Add in No. 9 Georgia, which has allowed just 12 points and an average of 203.7 yards in its first three games, and it looks like we're in store for an entire season's worth of slugfests amongst the conference's five highly rated teams, all of whom figure to contend for the conference crown. On Oct. 7, LSU visits Florida and Tennessee visits Georgia. A week later, the Gators go to Auburn. The Georgia-Florida Cocktail Party is Oct. 28. LSU goes to Tennessee on Nov. 4. And Georgia visits Auburn on Nov. 11.
SEC followers have boasted for years about the superiority of their defense-oriented league, but ever since Steve Spurrier left Florida five years ago, there hadn't been a whole lot of powerful SEC offenses to test their theory. This season, for the first time in recent memory, the conference seems to have both. The Gators, with senior QB Chris Leak finally taking to Meyer's spread offense, have a plethora of weapons. Erik Ainge and the Vols appear to be much improved under new coordinator David Cutcliffe. Auburn's Kenny Irons is one of the finest running backs in the country. LSU boasts a veteran QB (JaMarcus Russell) and several veteran receivers.

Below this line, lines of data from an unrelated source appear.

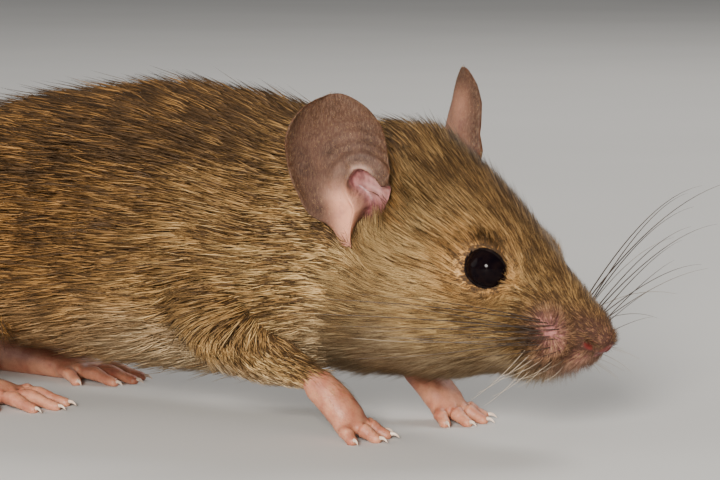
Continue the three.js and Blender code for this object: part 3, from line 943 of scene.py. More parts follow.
    def forms(self, front: Array, height: Array) -> tuple[Array, Array, Array]:
        """Tells how places lie to the forms of the inside, in millimetres.

        Args:
            front: Share of the half-width towards the front edge.
            height: Share of the ear's height.
        Returns:
            The distance to the ridge, how far below it a place lies, and how far beyond the lobe's edge.
        """
        gap = self.gap_to(self.ridge, front, height)
        below = (along_steps(self.ridge, front) - height) * self.heights[self.hand]
        beyond = (front - self.edge_at(height)) * self.width / 2
        return gap, below, beyond

    def gap_to(self, path: Sequence, front: Array, height: Array) -> Array:
        """Gives the distance to a line drawn on the sheet, in millimetres."""
        scale = np.array([self.width / 2, self.heights[self.hand]])
        return path_gap(np.stack([front, height], -1) * scale, np.array(path) * scale)

    def relief(self, front: Array, height: Array) -> tuple[Array, Array]:
        """Works out the forms of the inside, in millimetres towards the viewer of the cup.

        The lobe is a swelling that ends at a sharp edge, the bowl sinks beyond it under an arched ridge, and
        shallow folds run round the ridge.

        Args:
            front: Share of the half-width towards the front edge.
            height: Share of the ear's height.
        Returns:
            The height of the inner face, and that of the outer face.
        """
        gap, below, beyond = self.forms(front, height)
        edge_gap = self.gap_to(self.lobe_edge, front, height)
        swell = fade(front, -0.75, 0.02) * fade(height, 0.5, 0.3)
        lobe = self.lobe_height * swell * fade(beyond, 0.12, -0.12)
        roll = 0.28 * np.exp(-((edge_gap - 0.25) ** 2) / 0.06) * (beyond < 0) * fade(height, 0.46, 0.4)
        bowl = -self.bowl_depth * fade(beyond, -0.1, 0.35) * fade(below, -0.05, 0.45)
        bowl = bowl * fade(height, 0.05, 0.2)
        arch = 0.55 * np.exp(-((gap / 0.3) ** 2)) * fade(front, 0.06, 0.2)
        folds = np.zeros_like(gap)
        for distance, depth, width in self.folds:
            folds -= depth * np.exp(-(((gap - distance) / width) ** 2)) * (below < 0)
        folds *= fade(front, -0.5, 0.1) * fade(front, 1.0, 0.8)
        back = 0.75 * self.lobe_height * swell * fade(beyond, -0.35, -0.9)
        return lobe + roll + bowl + arch + folds, back + np.minimum(bowl * 0.8, 0)

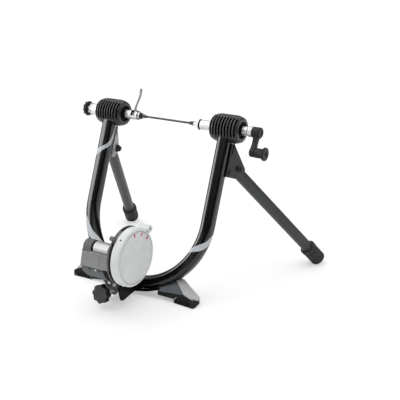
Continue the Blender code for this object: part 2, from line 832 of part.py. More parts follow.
def build_pivot_bolt(pivot, side, name, seat):
    """The bolt that a leg turns on, and the cone knob on its inner end."""
    thread = 0.4 * pivot_knob_length
    bolt = turned([(side * (seat + pivot_head_length), 0),
                   (side * (seat + pivot_head_length), pivot_head_radius - 0.001),
                   (side * (seat + pivot_head_length - 0.001), pivot_head_radius),
                   (side * seat, pivot_head_radius), (side * seat, pivot_bolt_radius),
                   (-side * (seat + thread), pivot_bolt_radius), (-side * (seat + thread), 0)],
                  small_sides)
    make_piece(name + "_pivot_bolt", bolt, "black_plastic", pivot)
    bore = pivot_bolt_radius + gap
    knob = turned([(-side * (seat + thread + gap), 0), (-side * (seat + thread + gap), bore),
                   (-side * seat, bore), (-side * seat, pivot_knob_radius),
                   (-side * (seat + 0.3 * pivot_knob_length), pivot_knob_radius),
                   (-side * (seat + pivot_knob_length), pivot_knob_tip),
                   (-side * (seat + pivot_knob_length), 0)], small_sides)
    make_piece(name + "_pivot_knob", knob, "black_plastic", pivot)


def build_cap(base, pivot, name, tube_end):
    """The rubber cap, cut flat where it stands on the floor."""
    start = leg_length - cap_length
    bore = leg_radius + gap
    profile = [
        (tube_end + gap, 0), (tube_end + gap, bore), (start, bore),
        (start, cap_collar_radius - 0.001), (start + 0.001, cap_collar_radius),
        (start + cap_collar_length, cap_collar_radius),
        (start + cap_collar_length + 0.0015, cap_radius), (leg_length - cap_rounding, cap_radius),
        (leg_length - 0.3 * cap_rounding, cap_radius - 0.3 * cap_rounding),
        (leg_length, cap_radius - cap_rounding), (leg_length, 0),
    ]
    cap = make_piece(name + "_leg_cap", stood_up(turned(profile, round_sides)), "rubber", pivot)
    reach = leg_length + arm_spacing
    cut(cap, "cut_floor_" + name, block((-reach, -reach, -cap_length), (reach, reach, 0)), parent=base)


def ramp(x, y):
    """Height of the sloping face on which a foot's outer plate lies."""
    return ramp_height - tan(ramp_slope) * (x - ramp_reach) + ramp_cant * (y + foot_front)


def foot_slab(side, outline, low, high):
    """A slab that follows the ramp, between two heights over it."""
    shape = bmesh.new()
    bottom = [shape.verts.new((side * x, y, ramp(x, y) + low)) for x, y in outline]
    top = [shape.verts.new((side * x, y, ramp(x, y) + high)) for x, y in outline]
    shape.faces.new(bottom)
    shape.faces.new(top)
    ends = zip(bottom, bottom[1:] + bottom[:1], top[1:] + top[:1], top)
    for corners in ends:
        shape.faces.new(corners)
    return shape


def build_foot(rail, frame, side, name):
    """A foot under the bend: a moulded base, a plate on its ramp and a rubber pad."""
    front = -foot_front
    back = -foot_back
    corners = [(foot_inner, front, foot_clear), (foot_inner, back, foot_clear),
               (foot_inner, front, foot_lip), (foot_inner, back, ramp(foot_ridge, back) - 0.008),
               (ramp_reach, front, ramp(ramp_reach, front)),
               (foot_ridge, -foot_ridge_back, ramp(foot_ridge, -foot_ridge_back)),
               (foot_ridge + 0.015, back, ramp(foot_ridge + 0.015, back)),
               (foot_outer, front + 0.002, ramp(foot_outer, front)),
               (foot_outer, back - 0.018, ramp(foot_outer, back - 0.018)),
               (foot_outer, front + 0.002, foot_clear), (foot_outer, back - 0.018, foot_clear),
               (ramp_reach, front, foot_clear)]
    shape = hull([(side * x, y, z) for x, y, z in corners])
    body = make_piece(name + "_foot_base", shape, "slate_plastic", rail)
    cut(body, "cut_foot_tube_" + name, tube_envelope(gap, 0), parent=frame)
    room = block((foot_step - gap, front - 0.02, -0.01), (foot_outer + 0.05, back + 0.02, pad_height + gap))
    if side < 0:
        bmesh.ops.scale(room, vec=(-1, 1, 1), verts=room.verts)
    cut(body, "cut_foot_pad_" + name, room)

    sheet = [(foot_ridge, -foot_ridge_back), (ramp_reach, front), (foot_outer - 0.006, front + 0.002),
             (foot_outer + 0.008, front + 0.016), (foot_outer + 0.005, back - 0.020),
             (foot_ridge + 0.015, back - 0.004)]
    plate = make_piece(name + "_foot_plate", foot_slab(side, sheet, gap, gap + plate_thickness),
                       "light_grey", rail)
    cut(plate, "cut_plate_tube_" + name, tube_envelope(gap, 0), parent=frame)
    build_pad(rail, side, name)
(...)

And yet, the league's defenses continue to dominate. Just three years ago, SEC teams averaged a combined 27.3 points and 376.9 yards per game while giving up 22.5 points and 346.6 yards. So far this season season, league teams are averaging 23.5 points and 342.6 yards while surrendering just 16.4 points and 307.2 yards.
"These are the best defenses in the country," said Meyer. "I've been fortunate to coach against Pac-10 teams and Big Ten teams, Mountain West, WAC, Mid-American, even some ACC schools. I've had a little flavor of it all, and I really feel strongly that top to bottom, we're the toughest defensive conference in the nation."
"Each year," said Auburn coach Tommy Tuberville, "the defenses in our conference get better."